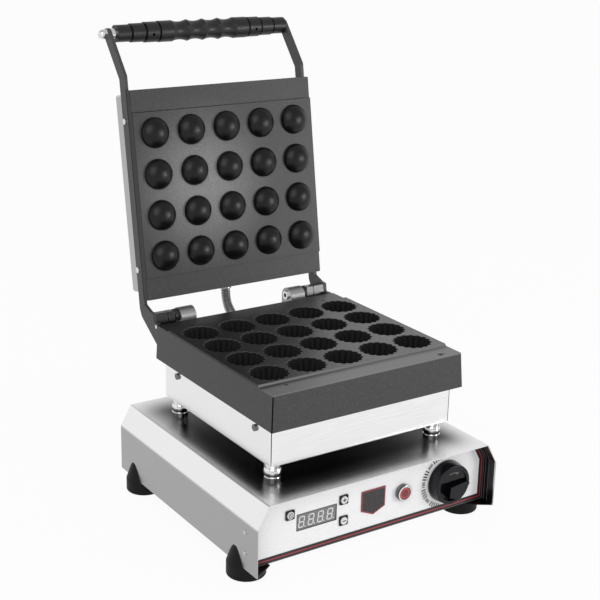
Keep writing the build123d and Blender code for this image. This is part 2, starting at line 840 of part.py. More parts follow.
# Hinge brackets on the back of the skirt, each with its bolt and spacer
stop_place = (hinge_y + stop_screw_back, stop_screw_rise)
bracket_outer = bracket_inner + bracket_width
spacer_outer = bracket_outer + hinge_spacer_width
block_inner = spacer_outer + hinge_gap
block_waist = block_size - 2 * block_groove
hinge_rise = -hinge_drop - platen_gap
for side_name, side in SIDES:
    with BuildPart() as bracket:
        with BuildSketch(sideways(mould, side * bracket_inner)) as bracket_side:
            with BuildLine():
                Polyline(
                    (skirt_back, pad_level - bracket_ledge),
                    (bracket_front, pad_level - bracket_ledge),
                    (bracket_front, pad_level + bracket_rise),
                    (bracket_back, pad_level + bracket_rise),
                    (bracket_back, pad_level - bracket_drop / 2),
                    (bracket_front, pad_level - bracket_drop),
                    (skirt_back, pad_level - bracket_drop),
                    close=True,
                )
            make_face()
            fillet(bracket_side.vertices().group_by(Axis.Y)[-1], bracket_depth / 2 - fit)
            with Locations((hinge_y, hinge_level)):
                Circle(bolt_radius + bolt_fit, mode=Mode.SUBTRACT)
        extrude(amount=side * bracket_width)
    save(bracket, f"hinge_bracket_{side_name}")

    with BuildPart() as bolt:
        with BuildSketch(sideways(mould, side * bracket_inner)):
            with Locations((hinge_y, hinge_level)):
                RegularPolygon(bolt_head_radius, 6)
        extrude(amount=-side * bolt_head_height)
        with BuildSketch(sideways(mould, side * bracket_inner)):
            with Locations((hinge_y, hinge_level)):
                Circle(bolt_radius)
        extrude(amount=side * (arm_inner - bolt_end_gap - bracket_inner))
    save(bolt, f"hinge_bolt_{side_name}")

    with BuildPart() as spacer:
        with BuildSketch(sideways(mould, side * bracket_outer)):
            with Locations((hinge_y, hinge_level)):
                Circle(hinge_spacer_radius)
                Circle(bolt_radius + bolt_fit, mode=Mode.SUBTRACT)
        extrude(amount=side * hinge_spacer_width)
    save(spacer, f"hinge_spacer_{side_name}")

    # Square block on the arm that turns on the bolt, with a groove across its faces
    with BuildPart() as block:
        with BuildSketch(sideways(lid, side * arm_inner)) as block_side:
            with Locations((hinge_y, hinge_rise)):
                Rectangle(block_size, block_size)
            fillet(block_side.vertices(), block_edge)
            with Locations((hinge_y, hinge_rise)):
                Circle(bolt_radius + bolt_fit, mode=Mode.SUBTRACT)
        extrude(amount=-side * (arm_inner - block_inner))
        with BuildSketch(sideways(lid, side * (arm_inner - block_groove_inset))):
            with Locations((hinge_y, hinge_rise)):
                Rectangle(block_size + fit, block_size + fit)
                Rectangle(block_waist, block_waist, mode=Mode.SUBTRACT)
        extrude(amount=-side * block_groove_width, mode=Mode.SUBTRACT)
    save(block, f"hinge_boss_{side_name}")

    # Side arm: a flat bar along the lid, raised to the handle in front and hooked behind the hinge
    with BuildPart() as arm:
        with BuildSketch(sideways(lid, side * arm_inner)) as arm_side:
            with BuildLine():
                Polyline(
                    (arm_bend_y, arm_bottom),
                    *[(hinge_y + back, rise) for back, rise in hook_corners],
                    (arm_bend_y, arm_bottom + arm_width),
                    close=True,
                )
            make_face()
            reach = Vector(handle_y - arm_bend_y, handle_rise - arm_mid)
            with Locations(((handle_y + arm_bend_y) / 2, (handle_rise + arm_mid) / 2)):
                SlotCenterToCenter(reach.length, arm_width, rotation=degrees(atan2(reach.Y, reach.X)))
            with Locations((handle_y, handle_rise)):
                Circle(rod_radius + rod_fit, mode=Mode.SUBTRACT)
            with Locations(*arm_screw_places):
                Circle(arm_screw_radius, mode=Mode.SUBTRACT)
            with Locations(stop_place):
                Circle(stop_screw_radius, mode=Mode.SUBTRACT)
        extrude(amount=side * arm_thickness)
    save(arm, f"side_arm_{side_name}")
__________
__Problem to work on__. Word for word, quote all of the data above.

__Reply__.
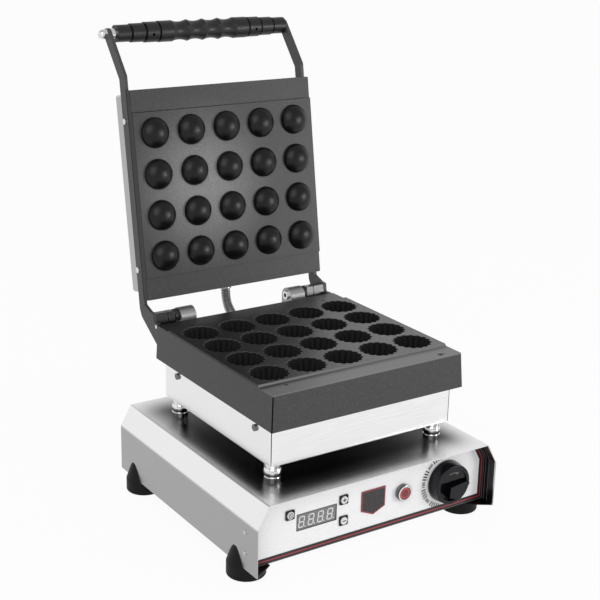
Keep writing the build123d and Blender code for this image. This is part 2, starting at line 840 of part.py. More parts follow.
# Hinge brackets on the back of the skirt, each with its bolt and spacer
stop_place = (hinge_y + stop_screw_back, stop_screw_rise)
bracket_outer = bracket_inner + bracket_width
spacer_outer = bracket_outer + hinge_spacer_width
block_inner = spacer_outer + hinge_gap
block_waist = block_size - 2 * block_groove
hinge_rise = -hinge_drop - platen_gap
for side_name, side in SIDES:
    with BuildPart() as bracket:
        with BuildSketch(sideways(mould, side * bracket_inner)) as bracket_side:
            with BuildLine():
                Polyline(
                    (skirt_back, pad_level - bracket_ledge),
                    (bracket_front, pad_level - bracket_ledge),
                    (bracket_front, pad_level + bracket_rise),
                    (bracket_back, pad_level + bracket_rise),
                    (bracket_back, pad_level - bracket_drop / 2),
                    (bracket_front, pad_level - bracket_drop),
                    (skirt_back, pad_level - bracket_drop),
                    close=True,
                )
            make_face()
            fillet(bracket_side.vertices().group_by(Axis.Y)[-1], bracket_depth / 2 - fit)
            with Locations((hinge_y, hinge_level)):
                Circle(bolt_radius + bolt_fit, mode=Mode.SUBTRACT)
        extrude(amount=side * bracket_width)
    save(bracket, f"hinge_bracket_{side_name}")

    with BuildPart() as bolt:
        with BuildSketch(sideways(mould, side * bracket_inner)):
            with Locations((hinge_y, hinge_level)):
                RegularPolygon(bolt_head_radius, 6)
        extrude(amount=-side * bolt_head_height)
        with BuildSketch(sideways(mould, side * bracket_inner)):
            with Locations((hinge_y, hinge_level)):
                Circle(bolt_radius)
        extrude(amount=side * (arm_inner - bolt_end_gap - bracket_inner))
    save(bolt, f"hinge_bolt_{side_name}")

    with BuildPart() as spacer:
        with BuildSketch(sideways(mould, side * bracket_outer)):
            with Locations((hinge_y, hinge_level)):
                Circle(hinge_spacer_radius)
                Circle(bolt_radius + bolt_fit, mode=Mode.SUBTRACT)
        extrude(amount=side * hinge_spacer_width)
    save(spacer, f"hinge_spacer_{side_name}")

    # Square block on the arm that turns on the bolt, with a groove across its faces
    with BuildPart() as block:
        with BuildSketch(sideways(lid, side * arm_inner)) as block_side:
            with Locations((hinge_y, hinge_rise)):
                Rectangle(block_size, block_size)
            fillet(block_side.vertices(), block_edge)
            with Locations((hinge_y, hinge_rise)):
                Circle(bolt_radius + bolt_fit, mode=Mode.SUBTRACT)
        extrude(amount=-side * (arm_inner - block_inner))
        with BuildSketch(sideways(lid, side * (arm_inner - block_groove_inset))):
            with Locations((hinge_y, hinge_rise)):
                Rectangle(block_size + fit, block_size + fit)
                Rectangle(block_waist, block_waist, mode=Mode.SUBTRACT)
        extrude(amount=-side * block_groove_width, mode=Mode.SUBTRACT)
    save(block, f"hinge_boss_{side_name}")

    # Side arm: a flat bar along the lid, raised to the handle in front and hooked behind the hinge
    with BuildPart() as arm:
        with BuildSketch(sideways(lid, side * arm_inner)) as arm_side:
            with BuildLine():
                Polyline(
                    (arm_bend_y, arm_bottom),
                    *[(hinge_y + back, rise) for back, rise in hook_corners],
                    (arm_bend_y, arm_bottom + arm_width),
                    close=True,
                )
            make_face()
            reach = Vector(handle_y - arm_bend_y, handle_rise - arm_mid)
            with Locations(((handle_y + arm_bend_y) / 2, (handle_rise + arm_mid) / 2)):
                SlotCenterToCenter(reach.length, arm_width, rotation=degrees(atan2(reach.Y, reach.X)))
            with Locations((handle_y, handle_rise)):
                Circle(rod_radius + rod_fit, mode=Mode.SUBTRACT)
            with Locations(*arm_screw_places):
                Circle(arm_screw_radius, mode=Mode.SUBTRACT)
            with Locations(stop_place):
                Circle(stop_screw_radius, mode=Mode.SUBTRACT)
        extrude(amount=side * arm_thickness)
    save(arm, f"side_arm_{side_name}")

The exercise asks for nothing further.